EXERCISE TASK> Write out the whole listing again, exactly.

◇ ◇ ◇

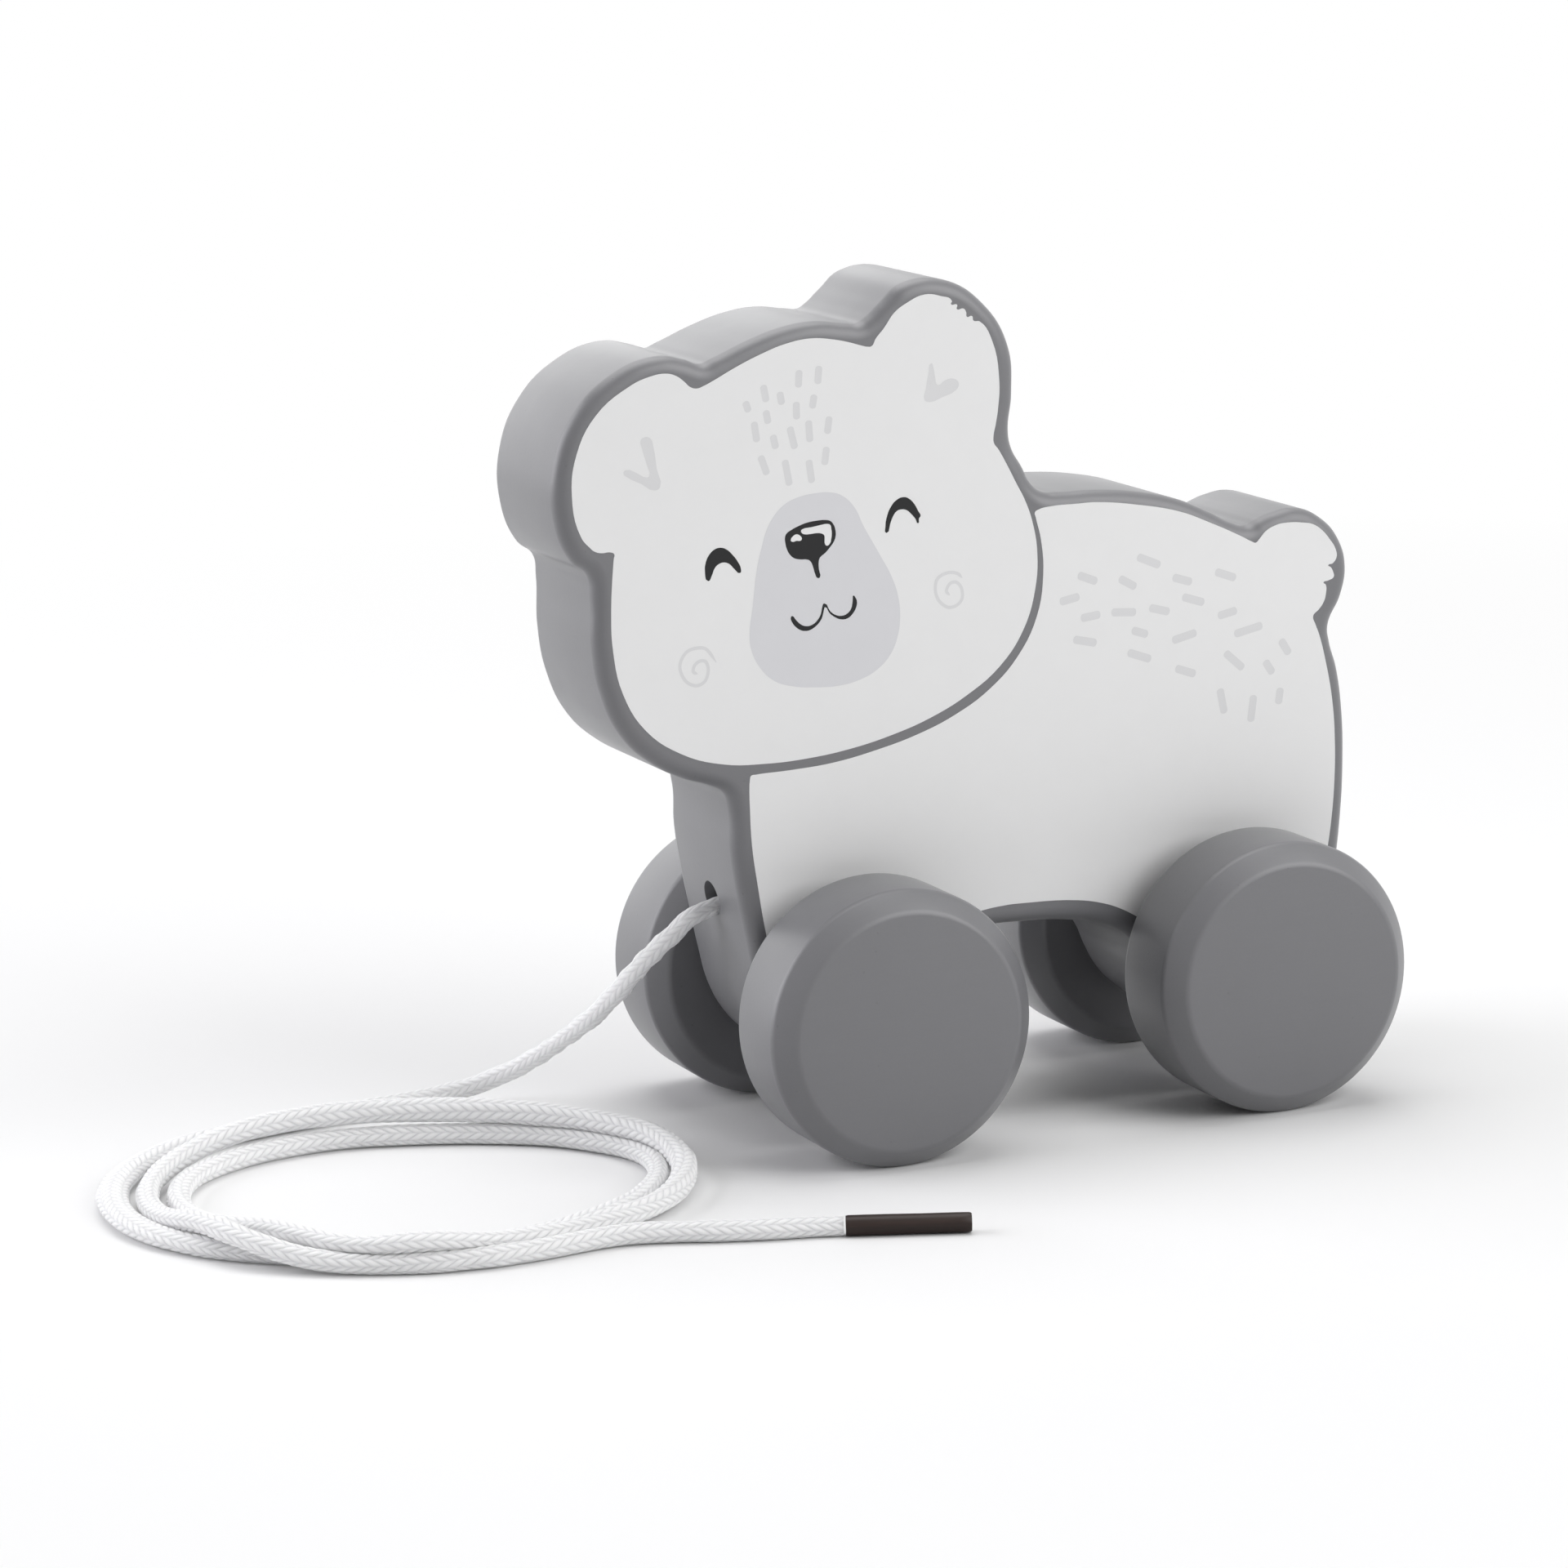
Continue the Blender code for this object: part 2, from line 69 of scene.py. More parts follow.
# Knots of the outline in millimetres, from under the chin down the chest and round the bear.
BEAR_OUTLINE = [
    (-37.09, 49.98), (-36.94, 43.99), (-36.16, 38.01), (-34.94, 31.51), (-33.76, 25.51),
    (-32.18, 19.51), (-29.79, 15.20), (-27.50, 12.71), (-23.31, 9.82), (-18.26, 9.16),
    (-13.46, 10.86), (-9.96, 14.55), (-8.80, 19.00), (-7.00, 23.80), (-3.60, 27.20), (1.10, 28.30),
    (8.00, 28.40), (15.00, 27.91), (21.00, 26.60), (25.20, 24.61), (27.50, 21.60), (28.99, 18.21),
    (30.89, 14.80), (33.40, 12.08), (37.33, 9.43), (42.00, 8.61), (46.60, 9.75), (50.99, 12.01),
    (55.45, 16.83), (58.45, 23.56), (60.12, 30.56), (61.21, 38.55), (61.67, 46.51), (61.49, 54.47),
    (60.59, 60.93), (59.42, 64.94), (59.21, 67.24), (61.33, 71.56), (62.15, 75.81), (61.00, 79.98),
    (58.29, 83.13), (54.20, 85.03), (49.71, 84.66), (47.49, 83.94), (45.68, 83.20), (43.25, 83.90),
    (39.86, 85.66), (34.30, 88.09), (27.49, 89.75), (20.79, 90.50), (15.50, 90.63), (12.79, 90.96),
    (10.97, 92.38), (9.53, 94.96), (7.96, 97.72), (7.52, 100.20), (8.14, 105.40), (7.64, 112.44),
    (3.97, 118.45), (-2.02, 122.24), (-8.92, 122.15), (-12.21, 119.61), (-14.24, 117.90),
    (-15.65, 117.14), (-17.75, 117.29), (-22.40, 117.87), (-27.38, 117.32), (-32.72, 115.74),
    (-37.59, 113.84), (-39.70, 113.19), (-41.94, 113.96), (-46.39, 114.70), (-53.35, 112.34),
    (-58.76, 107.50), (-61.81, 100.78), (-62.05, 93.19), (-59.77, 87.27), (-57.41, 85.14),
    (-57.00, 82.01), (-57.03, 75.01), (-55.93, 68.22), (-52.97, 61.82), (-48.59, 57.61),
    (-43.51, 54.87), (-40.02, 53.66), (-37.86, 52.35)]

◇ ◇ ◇

WORKED ANSWER>
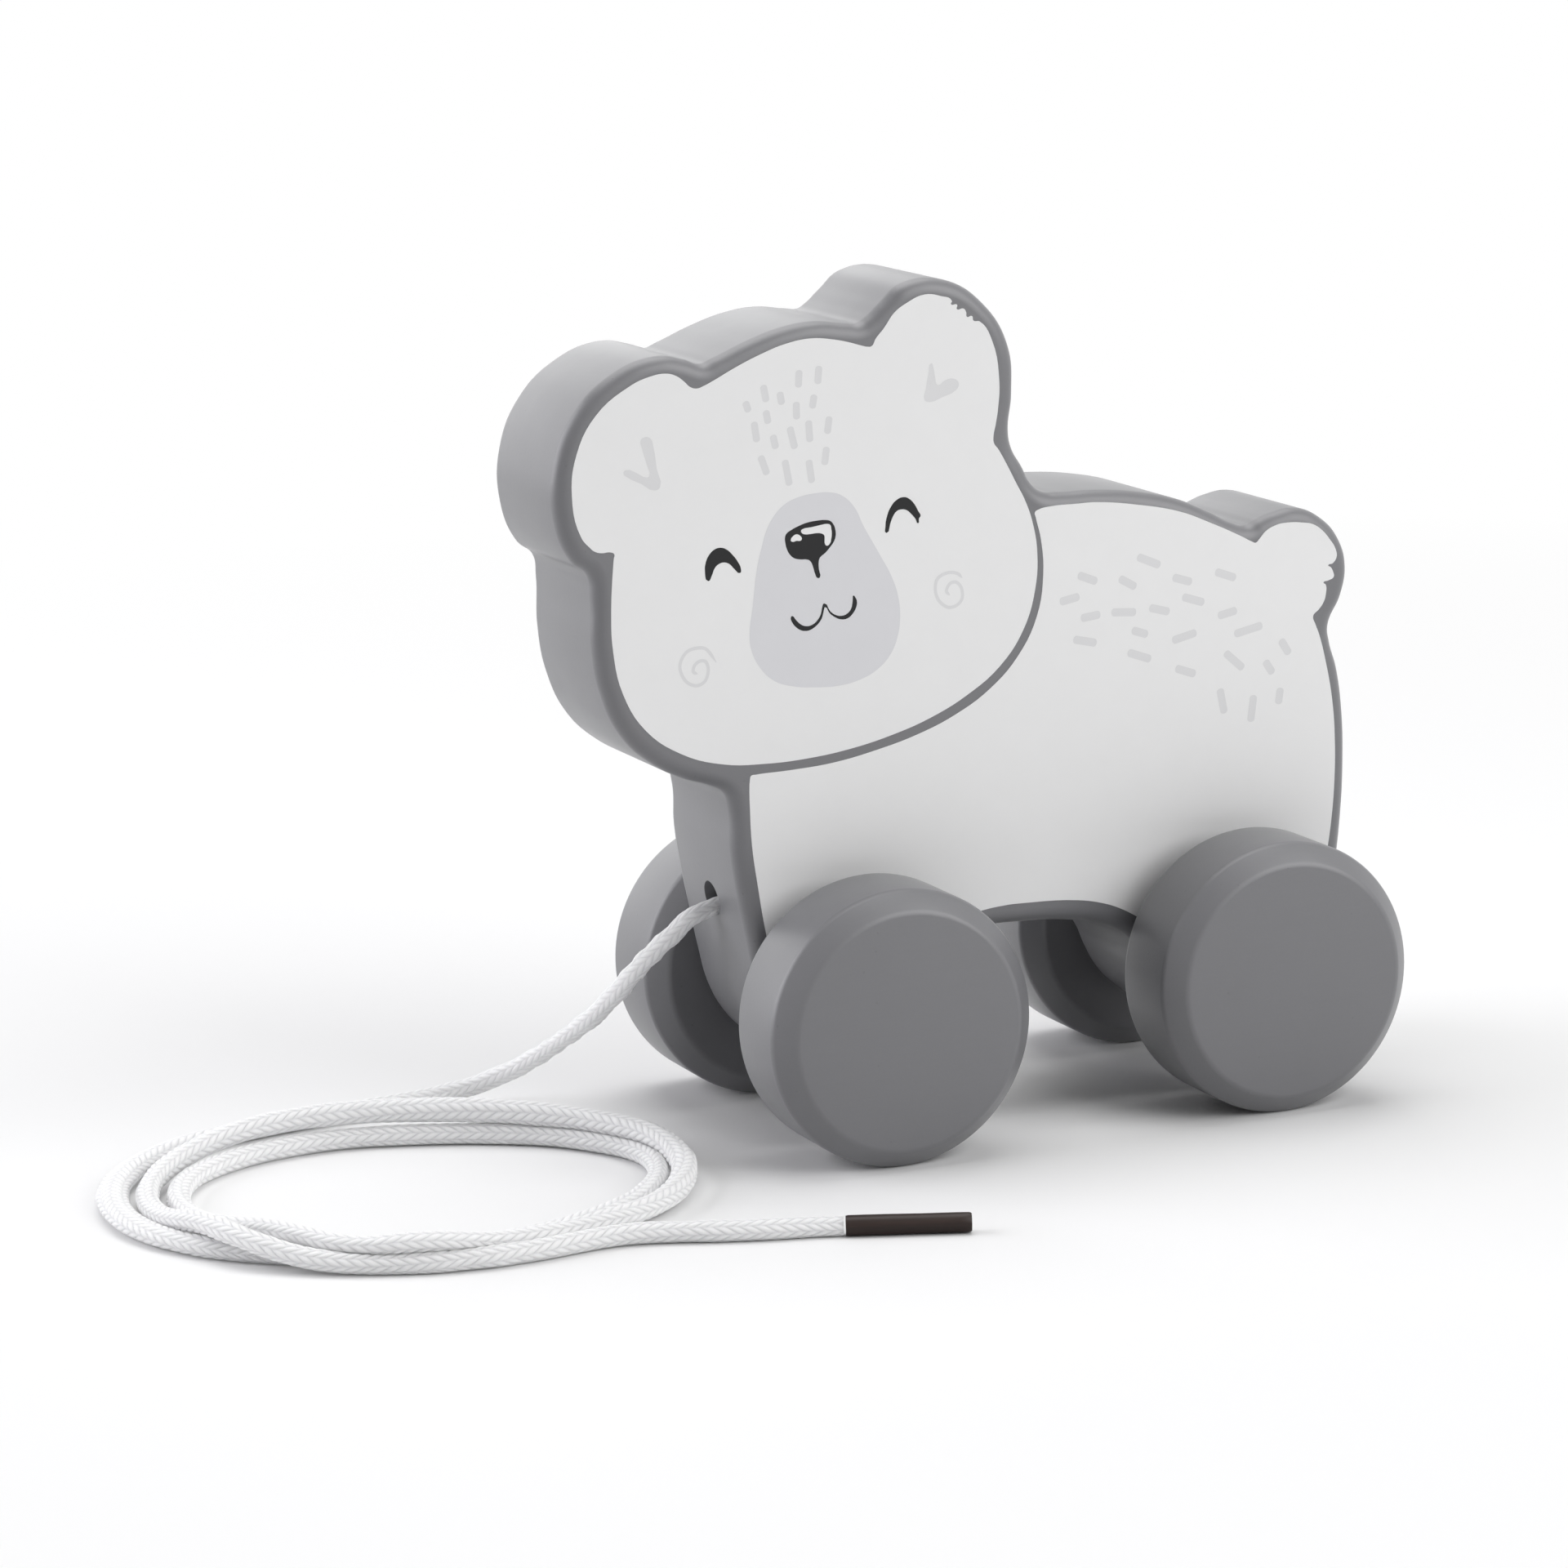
Continue the Blender code for this object: part 2, from line 69 of scene.py. More parts follow.
# Knots of the outline in millimetres, from under the chin down the chest and round the bear.
BEAR_OUTLINE = [
    (-37.09, 49.98), (-36.94, 43.99), (-36.16, 38.01), (-34.94, 31.51), (-33.76, 25.51),
    (-32.18, 19.51), (-29.79, 15.20), (-27.50, 12.71), (-23.31, 9.82), (-18.26, 9.16),
    (-13.46, 10.86), (-9.96, 14.55), (-8.80, 19.00), (-7.00, 23.80), (-3.60, 27.20), (1.10, 28.30),
    (8.00, 28.40), (15.00, 27.91), (21.00, 26.60), (25.20, 24.61), (27.50, 21.60), (28.99, 18.21),
    (30.89, 14.80), (33.40, 12.08), (37.33, 9.43), (42.00, 8.61), (46.60, 9.75), (50.99, 12.01),
    (55.45, 16.83), (58.45, 23.56), (60.12, 30.56), (61.21, 38.55), (61.67, 46.51), (61.49, 54.47),
    (60.59, 60.93), (59.42, 64.94), (59.21, 67.24), (61.33, 71.56), (62.15, 75.81), (61.00, 79.98),
    (58.29, 83.13), (54.20, 85.03), (49.71, 84.66), (47.49, 83.94), (45.68, 83.20), (43.25, 83.90),
    (39.86, 85.66), (34.30, 88.09), (27.49, 89.75), (20.79, 90.50), (15.50, 90.63), (12.79, 90.96),
    (10.97, 92.38), (9.53, 94.96), (7.96, 97.72), (7.52, 100.20), (8.14, 105.40), (7.64, 112.44),
    (3.97, 118.45), (-2.02, 122.24), (-8.92, 122.15), (-12.21, 119.61), (-14.24, 117.90),
    (-15.65, 117.14), (-17.75, 117.29), (-22.40, 117.87), (-27.38, 117.32), (-32.72, 115.74),
    (-37.59, 113.84), (-39.70, 113.19), (-41.94, 113.96), (-46.39, 114.70), (-53.35, 112.34),
    (-58.76, 107.50), (-61.81, 100.78), (-62.05, 93.19), (-59.77, 87.27), (-57.41, 85.14),
    (-57.00, 82.01), (-57.03, 75.01), (-55.93, 68.22), (-52.97, 61.82), (-48.59, 57.61),
    (-43.51, 54.87), (-40.02, 53.66), (-37.86, 52.35)]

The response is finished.